Articulate: Alumni artists

Author: Gina Costa

The Snite Museum of Art is currently hosting the exhibition “ND Alumni: Sculptors and Professors,” which highlights the work of the graduates of Notre Dame’s Department of Art, Art History, and Design once they leave the university with a Master of Fine Arts degree.

In the world of advanced degrees, an MFA is concerned a terminus degree for artists and creative thinkers. With this degree, graduates expect to find teaching positions in art departments of colleges and universities across the country. Many choose to pursue a career supported by their studio activity but can also explore other areas of work.

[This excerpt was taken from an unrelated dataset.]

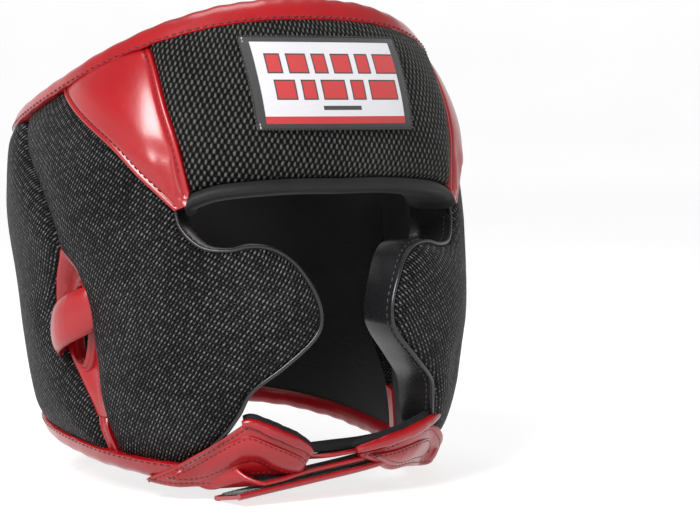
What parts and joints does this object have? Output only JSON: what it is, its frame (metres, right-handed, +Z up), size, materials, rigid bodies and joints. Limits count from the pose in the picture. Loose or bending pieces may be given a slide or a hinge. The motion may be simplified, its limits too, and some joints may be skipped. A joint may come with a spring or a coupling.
{
  "type": "boxing headgear",
  "caption": "Padded boxing headgear with cheek lobes, open crown, ear openings, chin strap and hook-and-loop closures; its strap ends peel open.",
  "frame": {"origin": "centre of the head cavity on the plane of symmetry, at temple height", "axes": "+Z up, the face opening looks along -Y, +X is the wearer's left"},
  "size_m": [0.238, 0.2664, 0.2412],
  "materials": {
    "mesh_black": "knitted spacer mesh",
    "foam": "foam padding",
    "lining_black": "smooth matt lining",
    "leather_red": "semi-gloss coated leather",
    "leather_black": "gloss coated leather",
    "hook_black": "hook tape",
    "loop_black": "loop tape",
    "elastic_black": "ribbed elastic",
    "label_woven": "woven patch"
  },
  "bodies": {
    "headgear": {"forehead_cover": "mesh_black", "side_cover_R": "mesh_black", "side_cover_L": "mesh_black", "rear_cover_R": "mesh_black", "rear_cover_L": "mesh_black", "forehead_foam": "foam", "temple_foam_R": "foam", "temple_foam_L": "foam", "side_foam_R": "foam", "side_foam_L": "foam", "rear_foam_R": "foam", "rear_foam_L": "foam", "forehead_lining": "lining_black", "brow_roll": "lining_black", "chin_pad": "lining_black", "temple_lining_R": "lining_black", "temple_lining_L": "lining_black", "side_lining_R": "lining_black", "side_lining_L": "lining_black", "rear_lining_R": "lining_black", "rear_lining_L": "lining_black", "crown_trim": "leather_red", "chin_strap": "leather_red", "crown_strap_R": "leather_red", "crown_strap_L": "leather_red", "crown_strap_middle": "leather_red", "rear_strap": "leather_red", "temple_wedge_R": "leather_red", "temple_wedge_L": "leather_red", "jaw_trim_R": "leather_red", "jaw_trim_L": "leather_red", "ear_panel_R": "leather_red", "ear_panel_L": "leather_red", "ear_ring_R": "leather_red", "ear_ring_L": "leather_red", "ear_bridge_R": "leather_red", "ear_bridge_L": "leather_red", "ear_strip_R": "leather_red", "ear_strip_L": "leather_red", "chin_tab_R": "leather_red", "chin_tab_L": "leather_red", "chin_roll_R": "leather_red", "chin_roll_L": "leather_red", "cheek_gusset_R": "leather_black", "cheek_gusset_L": "leather_black", "cheek_piping_R": "leather_black", "cheek_piping_L": "leather_black", "chin_loop_patch": "loop_black", "crown_loop_patch": "loop_black", "rear_loop_patch": "loop_black", "rear_elastic": "elastic_black", "forehead_label": "label_woven"},
    "chin_tail": {"chin_strap_tail": "leather_red", "chin_hook_patch": "hook_black"},
    "crown_tail": {"crown_strap_tail": "leather_red", "crown_hook_patch": "hook_black"},
    "rear_tail": {"rear_strap_tail": "leather_red", "rear_hook_patch": "hook_black"}
  },
  "joints": [
    {"name": "chin_tail_peel", "type": "hinge", "parent": "headgear", "child": "chin_tail", "pos_m": [0.0434, -0.094, -0.1184], "axis": [0, -1, 0], "range_deg": [0, 100]},
    {"name": "crown_tail_peel", "type": "hinge", "parent": "headgear", "child": "crown_tail", "pos_m": [0.05085, 0.003, 0.09528], "axis": [0, 1, 0], "range_deg": [0, 110]},
    {"name": "rear_tail_peel", "type": "hinge", "parent": "headgear", "child": "rear_tail", "pos_m": [0.024, 0.1298, 0.029], "axis": [0, 0, -1], "range_deg": [0, 110]}
  ]
}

Each of the 21 Notre Dame alumni selected for this invitational exhibition have graduated since 1988 and have held positions at higher education institutions as practicing artists. Their sculptural methods, materials and strategies vary greatly, but this variety showcases contemporary sculptural practices and some of the concepts that artists utilize to address themes and issues through three-dimensional forms.

The environment offered by the Snite Museum’s large exhibition space offers the rare opportunity to place artwork in a setting where each piece stands on its own, to command individual attention and to speak directly to its audience.

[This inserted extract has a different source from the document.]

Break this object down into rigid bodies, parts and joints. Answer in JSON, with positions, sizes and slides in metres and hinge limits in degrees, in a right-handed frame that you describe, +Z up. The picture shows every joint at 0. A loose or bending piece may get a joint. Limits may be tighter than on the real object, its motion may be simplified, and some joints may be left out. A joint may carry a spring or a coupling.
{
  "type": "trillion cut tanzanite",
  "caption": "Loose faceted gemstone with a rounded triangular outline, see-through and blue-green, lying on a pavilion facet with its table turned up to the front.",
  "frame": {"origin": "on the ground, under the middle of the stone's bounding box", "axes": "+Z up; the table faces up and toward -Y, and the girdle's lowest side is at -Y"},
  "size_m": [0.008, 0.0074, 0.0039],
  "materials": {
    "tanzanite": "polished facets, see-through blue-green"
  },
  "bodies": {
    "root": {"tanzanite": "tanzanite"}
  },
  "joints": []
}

“I have always been drawn by sculpture’s dynamism, by its capacity to challenge our understanding, and by its ability to shake us up or to calm us down. Diversity and excitement are characteristics of sculpture as a discipline,” says Rev. Austin I. Collins, CSC, ’77 a sculpture professor at Notre Dame and guest curator of the exhibition.

One of the sculptors in this collection, Irina Koukhanova ’96, was born and trained in Russia before bringing her inspiration and creativity to South Bend.

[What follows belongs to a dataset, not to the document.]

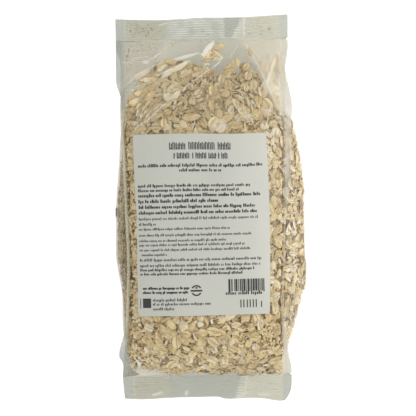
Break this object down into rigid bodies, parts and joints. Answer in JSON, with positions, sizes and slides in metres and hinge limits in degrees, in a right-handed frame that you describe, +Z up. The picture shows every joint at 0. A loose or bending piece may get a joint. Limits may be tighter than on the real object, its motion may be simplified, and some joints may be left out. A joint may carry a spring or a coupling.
{
  "type": "bag of rolled oats",
  "caption": "Clear side-gusset bag filled with large rolled oat flakes, crimped shut at both ends, with a blank-style paper label, lying flat on its back.",
  "frame": {"origin": "middle of the bag's outline at the height of the flat back that it lies on", "axes": "+Y along the bag towards the top seal, +X to the right of someone facing the label, +Z up out of the label"},
  "size_m": [0.146, 0.295, 0.0518],
  "materials": {
    "oats_in_film": "satin",
    "film": "gloss",
    "oats": "matte",
    "label_paper": "satin",
    "print": "satin"
  },
  "bodies": {
    "root": {"bag": "oats_in_film", "label": "label_paper"}
  },
  "joints": []
}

Iron Enclosure, 2012, Irina Koukhanova, mixed media installation

“My body of work presented in this exhibition is an assemblage of individual but connected works in varying media. Viewed singly, they’re stirring, frequently jocular, and potent. Taken together, they image a society where rebellion confronts subjugation: meeting it head-to-head, subverting it behind its back, delighting in success, and grinning at
failure as it never stops kicking against the pricks.”

Koukhanova’s work “explicitly references her native land while drawing from German Expressionism and classical Greco-Roman sculpture. The trappings of industry and the machinery of war are depicted together with a suggestion of architecture.”

She was educated at the Moscow Institute of Art and Industrial Design and received her bachelor’s degree from the University of Massachusetts-Dartmouth. Her devotion to using a wide range of materials emphasizing their inherent symbolism was developed into a body of work that bridges the gap between installation art and object making. She is currently the head of the sculpture program at Cleveland State University, and she has been teaching in that capacity since 1999.

This exhibition is on view at the Snite Museum of Art through November 30.